The 2009-2010 school year was a rough one for me. Greg was away almost the entire year. I was on my own, trying to run my business, hire a new Director, and manage the household and 3 kids. I was, in short, an exhausted lunatic. It all came to a head in the spring. See the earlier blog posts (March & April 2010) if you'd like the details of my two big car accidents!

After the second one, I said, enough. I am not meant to drive. I've always hated driving, I've always been a poor driver, and now I have three little lives in my hands, who are at risk with me behind the wheel.
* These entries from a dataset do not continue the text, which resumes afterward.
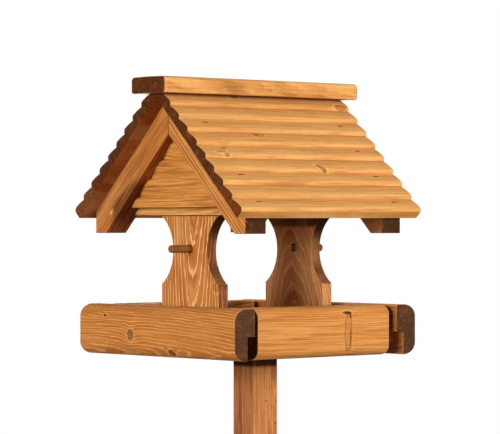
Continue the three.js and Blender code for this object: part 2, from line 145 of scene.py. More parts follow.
class TimberColours(bpy.types.PropertyGroup):
    """Colours of the stained timber and of the metal."""

    base: colour_property("Stain", "#c0793a", "Early wood, which takes most of the stain")
    late: colour_property("Late wood", "#e6ad63", "Late wood, which stays pale")
    amber: colour_property("Amber", "#c87f33", "Streaks that took a warmer stain")
    deep: colour_property("Deep stain", "#7d4420", "Fibres that hold the most stain")
    end_grain: colour_property("End grain", "#4a2f22", "Sawn ends, which soak up the stain")
    worn: colour_property("Worn edge", "#edba78", "Arrises rubbed pale")
    dowel: colour_property("Dowel", "#7a4a28", "Perch pegs")
    stand: colour_property("Stand stain", "#b0693a", "Post and feet")
    zinc: colour_property("Zinc", "#b9bcc0", "Bolts, nuts and screws")
    rust: colour_property("Staple", "#33221a", "Staples")


class StudioSettings(bpy.types.PropertyGroup):
    """Camera, lights and floor."""

    bearing: angle_property("Bearing", -42, "Turn of the camera's aim from +Y")
    distance: length_property("Distance", 4326.8, "From the camera to the middle of the roof")
    sidestep: length_property("Sidestep", 4.3, "Of the camera to the right of that middle")
    eye_height: length_property("Eye height", 1234, "Of the camera above the ground")
    lens: FloatProperty(name="Lens", description="Focal length", default=196.85,
                        subtype="DISTANCE_CAMERA")
    floor_radius: length_property("Floor radius", 14000, "Of the floor disc")
    lamp_height: length_property("Lamp aim", 1250, "Height that the lamps are aimed at")
    lamp_distance: length_property("Lamp distance", 3200, "From each lamp to its aim")
    key_power: power_property("Key power", 16, "Of the right lamp")
    fill_power: power_property("Fill power", 14.3, "Of the left lamp")
    rear_power: power_property("Rear power", 15, "Of the lamp behind")
    ambient: FloatProperty(name="Ambient", description="Strength of the surroundings' light",
                           default=0.10)


# Looks: what differs from the wood function's own values, which its docstring explains. Lengths
# of knots, stains, painted shadows and painted shades are millimetres, and tints are factors of a
# linear colour.

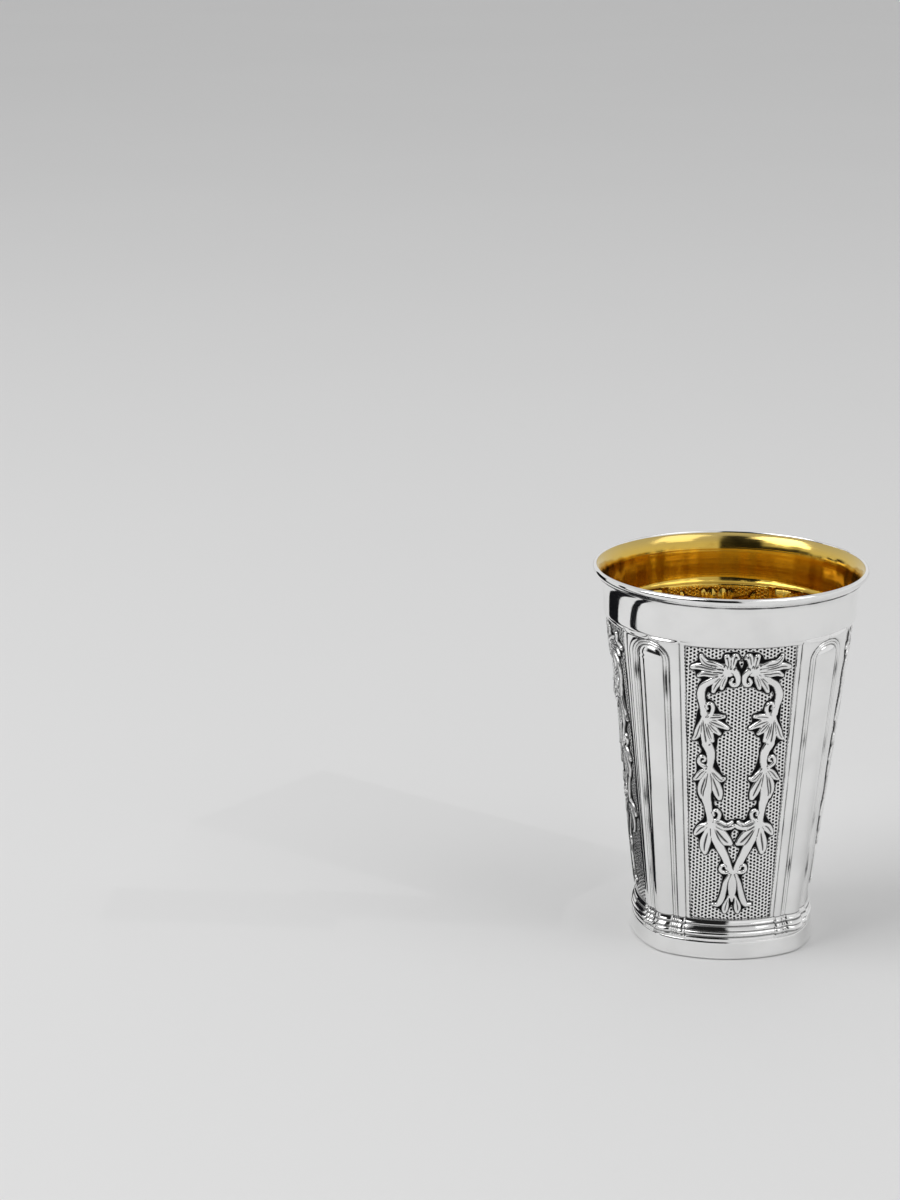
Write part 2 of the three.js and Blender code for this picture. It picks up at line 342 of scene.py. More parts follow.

For everyone's safety and sanity, I'm turning in my car keys for good.

It's been 10 months since this decision, and in that time I've become even more certain. The kids and I have learned to rely on buses, and bikes, and our feet to get us where we need to go. It's forced me to slow down the pace of my life - the extra 5 minutes I'd gain by rushing somewhere in a car is no longer worth it. We enjoy our travels on planes and trains and subways. I feel like I'm doing right by the environment, by my kids, and by my own conscience.

And now, here we are. Stuck in the first place, so far, where simple day-to-day errands without a car are impossible. And Greg has purchased a new minivan so that he can drive us around the country on tour. At this point, I can't just pick up the keys - my license is expired, and I am not insured on the car. But I feel trapped. And I feel guilty, asking Greg to drive me around. There is not much to do but wait it out. I have no intention of driving again, even if everyone else thinks I'm crazy.